Sunday 2 November 2008

I say whip it, Whip it good



I am currently trapped in the 16th century, since watching The Tudors reawakened my interest in that period of history. I've been reading Joanna Denny's biography of Anne Boleyn and enjoying it a lot, although that's possibly because it's not any of the reading I should be doing for my MSc.

Have just been reading her take on Sir Thomas More. When I was young, I saw him as a heroic figure, as he is depicted in Robert Bolt's A Man for All Seasons. Certainly, the Church of Rome still sees him in that light. The Tudors gave him a more complicated gloss, with Jeremy Northam's realisation making him slightly less saintly than Paul Scofield's had been.
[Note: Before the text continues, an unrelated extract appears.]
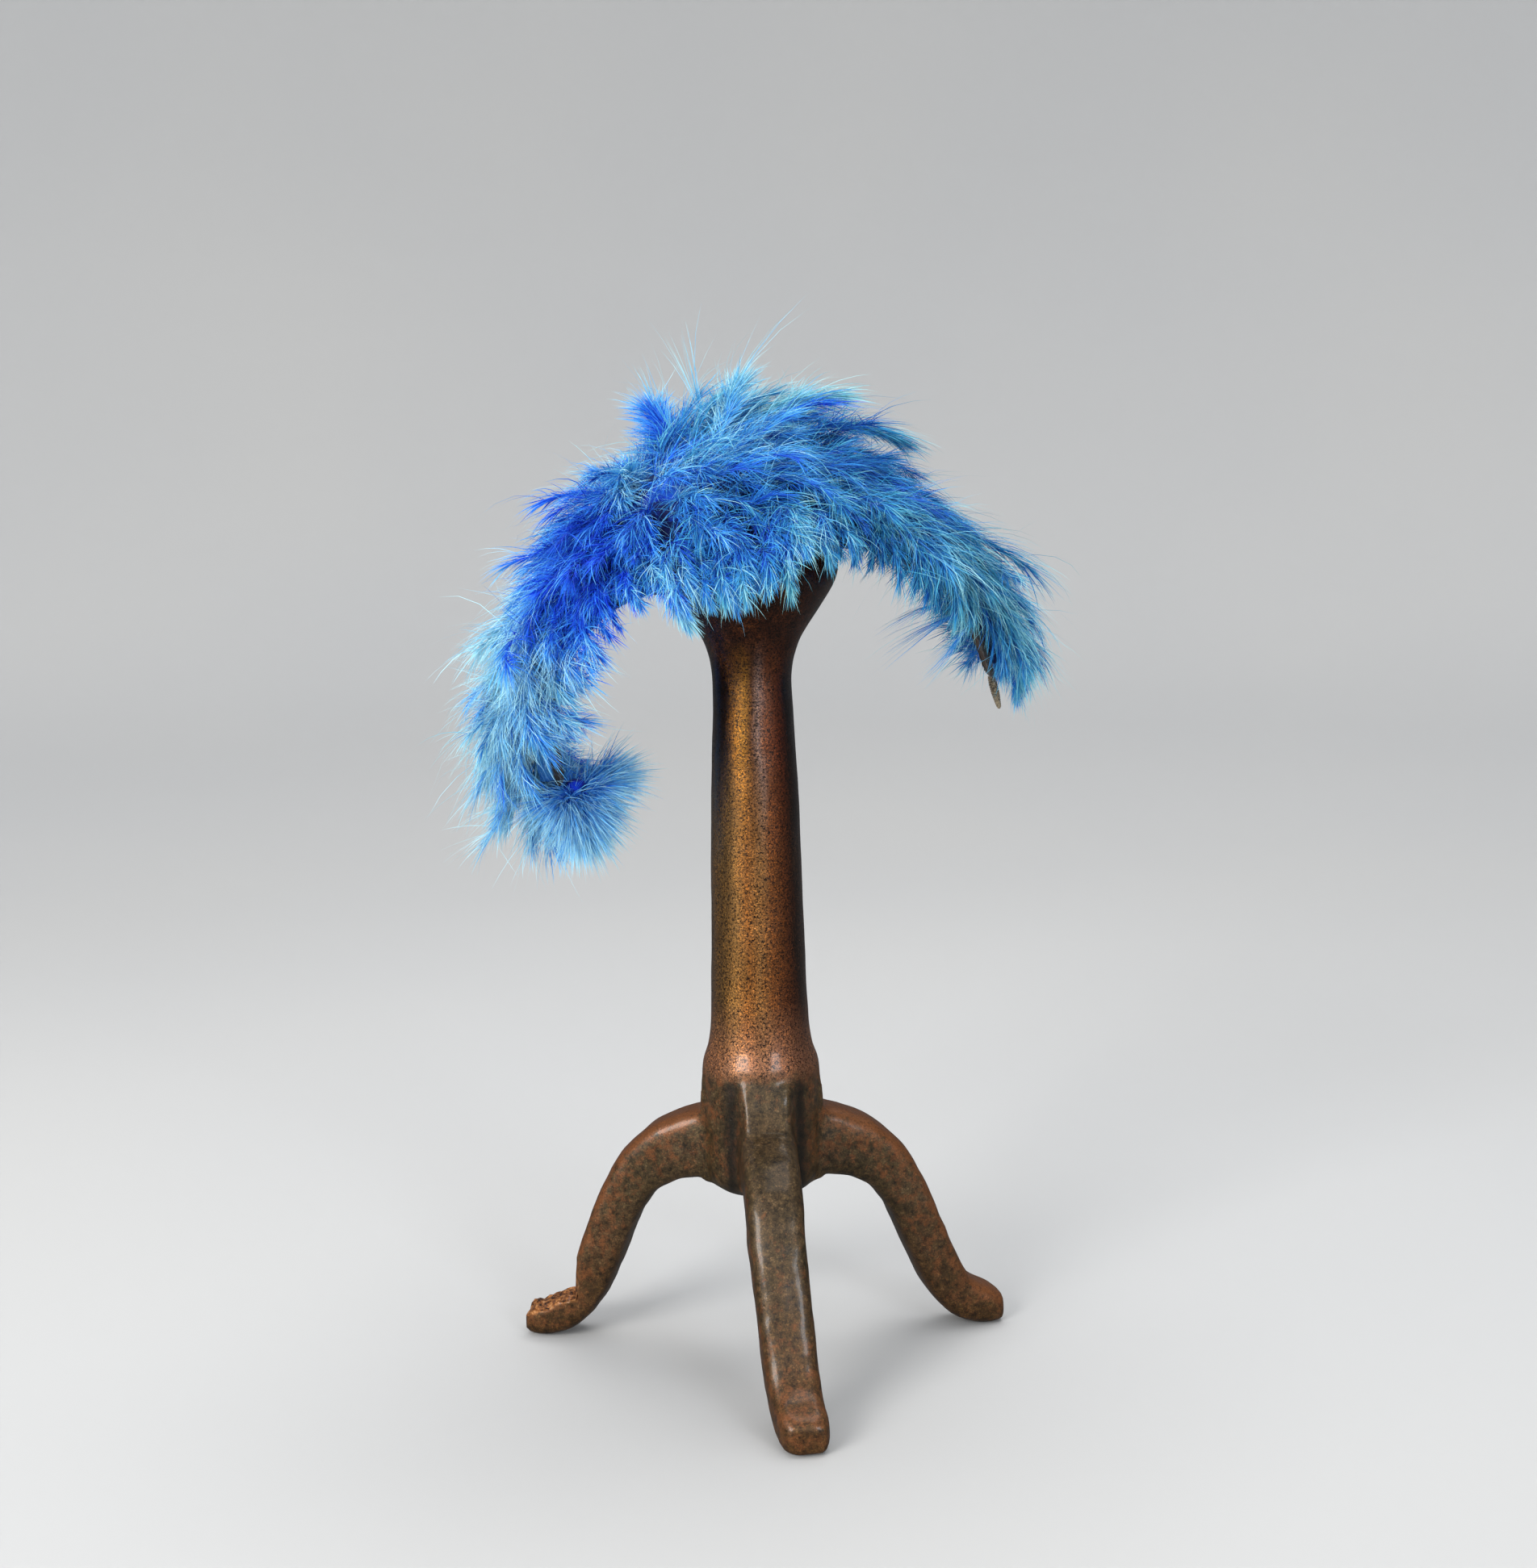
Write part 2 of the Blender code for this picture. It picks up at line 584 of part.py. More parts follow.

Since I'm a big fan of Anne Boleyn, I tend to see More in a less than saintly light.

Then I read this in the Denny book:
More was a most unattractive character, a dreadful gossip according to Erasmus, and a fanatic where his religion was concerned. Ridley calls him 'a particularly nasty sadomasochistic pervert' who enjoyed being flogged by his favourite daughter, as he also flogged 'heretics' and beggars.

I wonder how (Jasper) Ridley discovered this tasty gossip. I'd like to have seen that subtext illustrated in The Tudors, echoing the fanaticism and obstinate refusal to bend to Henry's will. Reading all of that has made me think about how sexual behaviour may not have changed so much through the centuries but that the way we name it, explain it and contextualise it will have changed. I expect More's flagellations might have been perceived and described without a scintilla of sexual innuendo at the time.